Alice Raine, narrates on how she uninformed about life in the US before flying out. She said she found things were opposite of what she first anticipated.
“We used to eat from trash cans because we had no food and the restaurant where we worked would not let us touch the expired food,” she says, referring to the Food and Drug Administration laws, which are strictly observed by American eateries.
“Our first year was terrible. We had come on a one-way ticket and so we couldn’t go back.”
Another Kenyan says that many well-educated Kenyan professionals are forced to settle for demeaning menial jobs just to make a living.
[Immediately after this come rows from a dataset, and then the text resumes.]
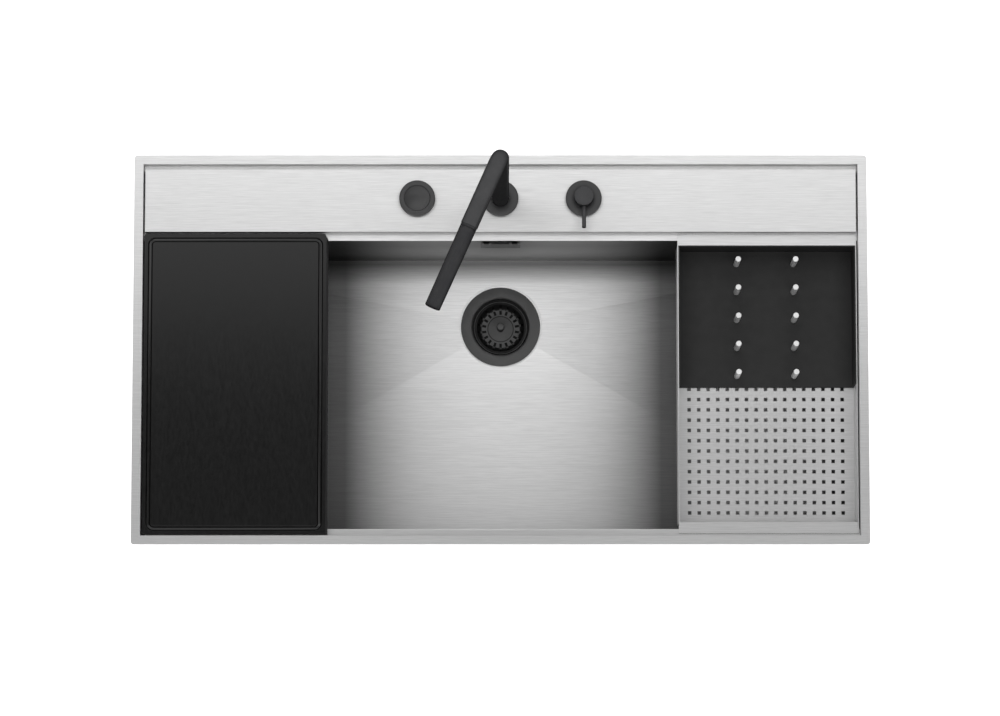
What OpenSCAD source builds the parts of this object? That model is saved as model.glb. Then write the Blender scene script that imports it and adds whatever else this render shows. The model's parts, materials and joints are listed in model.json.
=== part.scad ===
// Workstation kitchen sink with tap, side mixer, waste control and sliding accessories.
// Millimetres. The origin is the centre of the worktop cut-out, in the plane of the worktop's top.
// +X to the right, +Y to the back (tap side), +Z up.

/* [Rim and seal] */
// Length of the rim, left to right
rim_w = 960; // [900:1:1100]
// Depth of the rim, front to back
rim_d = 512; // [500:1:560]
// Width of the flat rim band
rim_band = 12; // [11:0.5:16]
// Radius of the rim's outer corners
rim_r = 4; // [2:0.5:8]
// Thickness of the rim sheet
rim_t = 1.5; // [1:0.1:2]
// Thickness of the seal under the rim
gasket_t = 1; // [0.8:0.1:2]
// Width of the seal
gasket_w = 8; // [5:0.5:8.5]

/* [Bowl] */
// Thickness of the bowl and ledge sheet
sheet_t = 1.5; // [1:0.1:2]
// Rim top down to the accessory ledges
ledge_drop = 13.5; // [12:0.5:18]
// Width of the front ledge
front_ledge = 9.3; // [8:0.1:12]
// Width of the back ledge, which the tap deck covers
back_ledge = 99.5; // [95:0.1:105]
// Rim top down to the floor at the walls
bowl_depth = 196; // [170:1:230]
// Fall of the floor from the walls to the drain
floor_fall = 7; // [4:0.5:10]
// Distance from the front wall at which the front creases meet the side walls
crease_inset = 20; // [10:1:40]

/* [Tap deck] */
// Gap between the deck and the rim at each side
deck_side_gap = 2.5; // [1:0.5:5]
// Gap between the deck and the rim at the back
deck_back_gap = 7.2; // [4:0.1:10]
// Depth of the deck, front to back
deck_d = 82.4; // [70:0.1:84]
// Thickness of the deck sheet
deck_t = 1.5; // [1:0.1:2]
// Distance between neighbouring tap holes
tap_pitch = 109; // [90:1:130]
// Deck front edge back to the line of the tap holes
tap_inset = 43.6; // [36:0.1:45]
// Radius of the tap holes
hole_r = 17.5; // [17:0.1:18.5]

/* [Sound pads] */
// Thickness of the sound pads
pad_t = 2; // [1:0.5:4]
// Length of a floor pad
floor_pad_w = 300; // [150:5:330]
// Depth of the front floor pads
floor_pad_d = 180; // [80:5:190]
// Height of the wall pads
wall_pad_h = 90; // [40:5:120]

/* [Clips] */
// Distance of the outer clips from the sink's centre lines
clip_reach = 320; // [200:5:400]
// Distance of the side clips from the sink's middle
clip_side_reach = 150; // [80:5:190]
// Thickness of the worktop that the clips grip
worktop_t = 30; // [20:1:40]
// Width of a clip
clip_w = 16; // [12:1:24]
// Thickness of the rail and clip sheet
clip_t = 0.9; // [0.7:0.1:1]
// Radius of the clip screws, M4
clip_screw_r = 2; // [1.5:0.1:2.3]

/* [Overflow] */
// Width of the overflow cover
ovf_w = 52; // [44:1:70]
// Height of the overflow cover
ovf_h = 28; // [24:1:36]
// Rim top down to the cover's centre
ovf_drop = 38; // [36:1:60]
// Thickness of the cover plate
ovf_plate_t = 1.2; // [0.8:0.1:1.5]
// Water gap behind the cover plate
ovf_gap = 2.8; // [2:0.1:3]
// Radius of the overflow screws
ovf_screw_r = 2; // [1.5:0.1:2.5]
// Bore radius of the overflow hose
hose_bore_r = 9; // [8:0.5:9.5]
// Wall of the overflow hose with its ribs
hose_wall = 3; // [2:0.5:3]
// Distance between the ribs of the hose
rib_pitch = 5; // [4:0.5:8]

/* [Drain] */
// Drain centre in front of the back wall
drain_inset = 89.5; // [80:0.5:120]
// Radius of the drain flange
flange_r = 53.5; // [50:0.5:57]
// Thickness of the drain flange
flange_t = 2.3; // [1.5:0.1:3]
// Inner radius of the drain cup
cup_r = 38.5; // [37.5:0.1:40]
// Flange top down to the step that carries the basket
cup_step = 15; // [12:0.5:18]
// Flange top down to the cup's bottom
cup_depth = 31; // [30:0.5:36]
// Wall of the drain cup
cup_t = 1.2; // [1:0.1:1.5]
// Radius of the outlet thread, G 1 1/2
outlet_r = 23.9; // [20:0.1:25]
// Length of the outlet thread
outlet_h = 26; // [18:1:40]
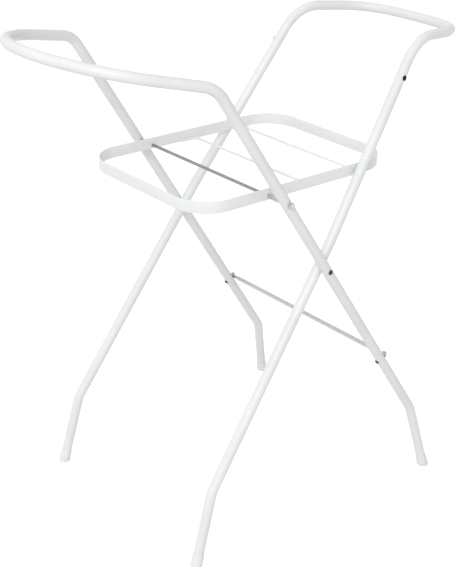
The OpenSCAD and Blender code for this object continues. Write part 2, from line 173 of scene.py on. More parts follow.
INNER_CROSS_HW = outer_hw(PIVOT_H) - 2 * TUBE_R - CROSSING_GAP
INNER_CORNER_HW = INNER_CROSS_HW - INNER_CORNER_IN
ELBOW_H = PIVOT_H + ELBOW_RISE
INNER_ELBOW_HW = INNER_CROSS_HW - INNER_KINK_OUT * ELBOW_RISE / (PIVOT_H - KINK_H)


def inner_hw(z):
    """Half width across the inner legs' centre lines at a height."""
    if z > ELBOW_H:
        return mix(INNER_ELBOW_HW, INNER_CORNER_HW, (z - ELBOW_H) / (CORNER_H - ELBOW_H))
    return mix(INNER_CROSS_HW, INNER_CROSS_HW + INNER_KINK_OUT, (PIVOT_H - z) / (PIVOT_H - KINK_H))


STUD_Z = BAND_Z + STUD_SEAT
STUD_X = (STUD_Z - PIVOT_H) * math.tan(LEAN)
BAND_HW = inner_hw(ROD_Z) - TUBE_R - BAND_GAP
BAR_X = (PIVOT_H - BAR_H) * math.tan(LEAN)
BAR_HW = outer_hw(BAR_H)
BAR_OFF = TUBE_R + BAR_FLAT_T / 2 + SEAT_GAP
BAR_ROUND_END = BAR_HW - TUBE_R - BAR_NECK
ROD_BORE_R = ROD_D / 2 + RUN_GAP

# How far the tubes lean out of the X-Z plane
OUTER_LEAN = math.atan((OUTER_KINK_HW - OUTER_CORNER_HW) * math.cos(LEAN) / (CORNER_H - KINK_H))
INNER_LEAN = math.atan(INNER_KINK_OUT * math.cos(LEAN) / (PIVOT_H - KINK_H))


def seat(r, side_lean):
    """How far out of a leaning tube's centre line an upright disc of radius r clears the tube."""
    return TUBE_R / math.cos(side_lean) + r * math.tan(side_lean) + SEAT_GAP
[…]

“This is because they do not have the requisite papers to enable them compete on equal terms with others,” he says.
Ms Wariara Thuo recounts how she struggled get a car and a place to stay soon after she arrived in the US.
“Authorities wanted to see my documents everywhere I went,” she says.
Japheth Matemu, a US-based immigration says some Kenyans do not give up easily and opt for marriage.
“However, citizenship through marriage is not as easy as some think. It must be a one-woman-one man union and it has to be entered into in good faith in order to be recognised by federal law,” he says.
He, however, says that many Kenyans married in Kenya are denied an opportunity to review their status because they have no divorce records.
“They forget that there is a record trail from the time they applied for their visas,” he says.
Mr Matemu explains why the “Kenyan mindset” has landed many in American prisons.
“Some things not taken very seriously in Kenya are considered criminal in the US. Many Kenyans have ended up in jail for crimes like driving under the influence,” he adds.
The lawyer discloses that people who overstay their visas have it rough but they hardly talk about it.
However, life for Kenyans with valid student visas is relatively easy.
“You are allowed to work and sustain yourself if you come here on a student visa. Holders of other visas like the DV (popularly known as Green Card), are also good to go,” he says.
Matemu cautions Kenyan immigrants against “marriage for papers”.
A counsellor with Family Development Institute, Mbinjiwe Mwendwa says some Kenyans in the US have made business out of marriage. They tie the knot for papers and divorce as soon as the marriage “matures,” only to marry another “client” soon afterwards.
“One pockets about $3,000 (Sh320,000) every two to three years for marriages that have nothing to do with the bedroom,” he says.
Mr Joseck Asikoye of Jabali Africa gives reasons why he thinks cases of domestic violence among Kenyan couples in the US are high.
“Pent-up anger among Kenyan men is one of the reasons some kill themselves,” he says, adding that they find it difficult “to bring out the Kenyan men in them” due to the repercussions.
“You cannot physically discipline your wife here,” says Mr Asikoye.
Mr Justus Asikoye advises Kenyans who immigrate to the US to obey the law.
“There is no short cut. Many people are rotting in jail,” he says.